Starting mid-May 2015, Funtoo Linux stage3's include a pre-built debian-sources kernel to make installation faster and easier. To see if debian-sources is installed, type:

(chroot) # emerge -s debian-sources
Searching...    
[ Results for search key : debian-sources ]
[ Applications found : 1 ]

*  sys-kernel/debian-sources
      Latest version available: 3.19.3
      Latest version installed: 3.19.3
      Size of files: 81,292 kB
      Homepage:      http://www.debian.org
      Description:   Debian Sources (and optional binary kernel)
      License:       GPL-2


If a version is listed under Latest version installed, then debian-sources is already pre-built for you and you can skip the rest of the Kernel section, and proceed to the Installing a Bootloader section.

Building the Kernel

If you need to build a kernel for Funtoo Linux, please follow these steps:

Note

See Funtoo Linux Kernels for a full list of kernels supported in Funtoo Linux.
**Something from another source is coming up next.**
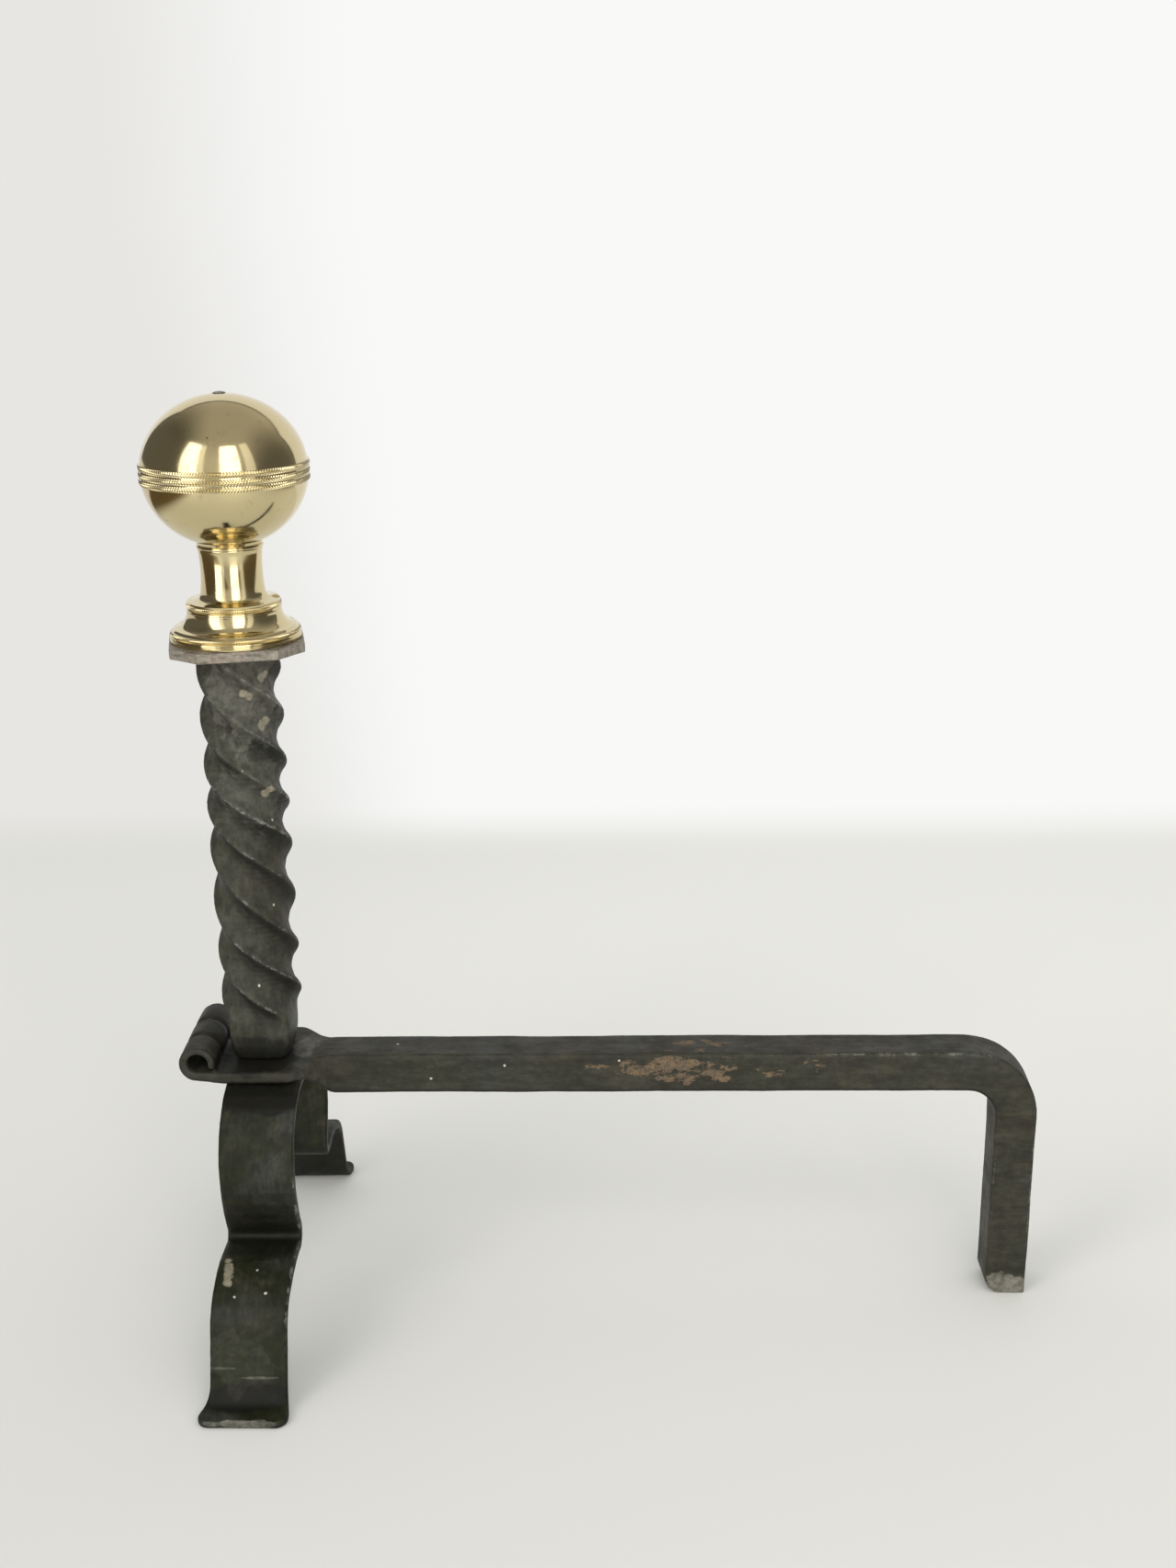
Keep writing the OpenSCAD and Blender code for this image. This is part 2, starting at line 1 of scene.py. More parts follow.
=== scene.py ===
"""Looks of a forged iron andiron with a ball finial of polished brass.

The file is laid out as an add-on: the sizes and colours that a user would change are
properties, each piece is made by its own operator, and main() runs them in order.
Lengths are in metres, or in millimetres where a name or comment says so. +Z is up, the
hearth is at z = 0, and the bar runs back along +X from the post.
"""

import math

import bpy
import numpy as np
from mathutils import Matrix, Vector


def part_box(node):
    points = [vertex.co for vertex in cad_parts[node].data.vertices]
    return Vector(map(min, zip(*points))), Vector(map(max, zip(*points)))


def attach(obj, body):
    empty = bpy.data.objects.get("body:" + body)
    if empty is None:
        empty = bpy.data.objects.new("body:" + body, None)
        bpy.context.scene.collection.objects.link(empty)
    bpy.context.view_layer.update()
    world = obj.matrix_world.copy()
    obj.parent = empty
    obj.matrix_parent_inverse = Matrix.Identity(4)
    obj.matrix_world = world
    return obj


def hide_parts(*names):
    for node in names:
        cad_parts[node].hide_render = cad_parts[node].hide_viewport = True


bl_info = {
    "name": "Forged andiron",
    "version": (1, 0, 0),
    "blender": (4, 5, 0),
    "location": "3D View > Sidebar > Andiron",
    "description": "Finishes the packed andiron in forged iron and polished brass",
    "category": "Mesh",
}

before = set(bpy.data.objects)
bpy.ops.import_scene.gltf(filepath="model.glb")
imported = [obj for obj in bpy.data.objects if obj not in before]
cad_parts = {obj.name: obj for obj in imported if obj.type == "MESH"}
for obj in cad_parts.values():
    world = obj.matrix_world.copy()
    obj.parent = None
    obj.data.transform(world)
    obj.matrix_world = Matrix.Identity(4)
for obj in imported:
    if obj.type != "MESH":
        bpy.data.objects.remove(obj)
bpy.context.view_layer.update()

MM = 0.001
BODY = "root"

# Places that the brass pieces take from the frame
AXIS_X = (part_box("ball_upper")[0].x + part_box("ball_upper")[1].x) / 2
AXIS = Vector((AXIS_X, 0, 0))
PLATE_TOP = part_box("cap_plate")[1].z
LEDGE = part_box("finial_base")[1].z
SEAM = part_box("ball_lower")[1].z
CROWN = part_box("ball_upper")[1].z
BAND_R = (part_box("ball_upper")[1].x - AXIS_X) / MM
FOOT_R = (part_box("finial_base")[1].x - AXIS_X) / MM

# Columns of points round every turned piece. A milled notch takes every third or fourth one.
COLUMNS = 540

# Sizes that two or more of the brass pieces share, in mm
SEAM_RISE = 1.65  # from the ball's centre up to the seam between its halves
ROD_HOLE_R = 4.25
BALL_WALL = 2.4
BALL_LAP = 3.0  # how far the upper half reaches down inside the lower half
GROOVE_DEPTH = 0.5  # of the grooves between the milled rows, from the widest part of a row

# Marks of age, and places of painted shade and painted light, as places in mm in the shared
# frame. Painted shade, dust, painted light, rust and rubbed edges have a centre and a half size,
# and some a strength too. The rest are centres of small drops.
# Painted shade on the pad's top round the post's foot, and inside the scroll
BAR_SHADE = (((-165, -4, 129), (27, 31, 8)), ((-189, 0, 133), (10, 30, 10), 0.5))
# A painted highlight on the pad's top beside the post, and pale dust on the rear foot
BAR_DUST_AND_LIGHT = (((-143, 2, 127), (7, 12, 3), 0.14), ((190, -10, 3), (14, 8, 9), 0.3))
BAR_LIME = ((-100.4, 1, 128), (-84.3, -10.6, 116.2), (-49.9, -10.6, 122.7), (3.2, -10.6, 124.9))
BAR_RUST = (
    ((33, -10.6, 120), (28, 6, 9), 0.21),
    ((74, -10.6, 121), (32, 6, 7), 0.12),
    ((4, -10.6, 120), (18, 5, 7), 0.13),
    ((38, -4, 127), (34, 10, 5), 0.13),
)
BAR_RUBBED = (((140, -9, 127), (55, 4, 4)), ((190, -9, 60), (12, 5, 45)))
# Painted shade under the pad, in the folds and at the ankles of the front legs
LEG_SHADE = (
    ((-160, -30, 117), (26, 17, 7)), ((-160, 30, 117), (26, 17, 7)),
    ((-160, -48, 54), (26, 15, 8), 0.7), ((-160, 48, 54), (26, 15, 8), 0.7),
    ((-161, -100.5, 8), (26, 7, 8)), ((-161, 100.5, 8), (26, 7, 8)),
)
LEG_DUST = (
    ((-163, -93, 20), (15, 8, 17), 0.03), ((-161, -111.5, 3), (19, 1.6, 3), 0.2),
    ((-156, -96, 14.6), (9, 6, 0.6), 0.16), ((-171, -95, 18.5), (7, 6, 0.6), 0.13),
)
LEG_LIME = ((-158.9, -67.7, 50.7), (-167.1, -80.4, 45.5), (-153.5, -79.1, 46.4))
LEG_DRIP = (
    (-172.9, -61.8, 51.7), (-172.5, -64.3, 51.3), (-172, -66.8, 50.8), (-171.6, -69.2, 50.2),
    (-171.2, -71.6, 49.6), (-171, -74, 48.8),
)
LEG_RUBBED = (((-161, -109, 4.5), (19, 3, 2.5)), ((-145, -70, 60), (5, 40, 50)))
# Painted shade round the post's foot, where it stands on the pad
POST_SHADE = (((-162, 0, 126), (26, 26, 21)),)
# Painted light: the post's upper part made lighter, as where light falls from above
POST_LIGHT = (((-157, -12, 303), (21, 16, 30), 0.12), ((-156, -12, 258), (17, 12, 20), 0.07))
POST_LIME = ((-160.2, -14.7, 165.5), (-159.9, -18.2, 268.8), (-150.1, -10.6, 243.6), (-151.9, -10.5, 203.3))
POST_MORTAR = (
    (-157.5, -14.4, 302.9), (-155.6, -13.8, 301.4), (-150.8, -9.6, 308.9), (-149.4, -6.8, 309.6),
    (-151.9, -11, 287.4), (-150.2, -8.2, 288.9), (-149.6, -12.4, 258.4), (-152.1, -12, 256.8),
)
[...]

We recommend debian-sources for new users.

Important

debian-sources with binary USE flag requires at least 14GB free in /var/tmp and takes around 1 hour to build on a Intel Core i7 Processor.

Let's emerge our kernel:

(chroot) # emerge debian-sources

Once emerge completes, you'll have a brand new kernel and initramfs installed to /boot, plus kernel headers installed in /usr/src/linux, and you'll be ready to configure the boot loader to load these to boot your Funtoo Linux system.

Note

NVIDIA card users: the binary USE flag installs the Nouveau drivers which cannot be loaded at the same time as the proprietary drivers, and cannot be unloaded at runtime because of KMS. You need to blacklist it under /etc/modprobe.d/.

Note

For an overview of other kernel options for Funtoo Linux, see Funtoo Linux Kernels. There may be modules that the Debian kernel doesn't include, a situation where genkernel would be useful. Also be sure to see hardware compatibility information.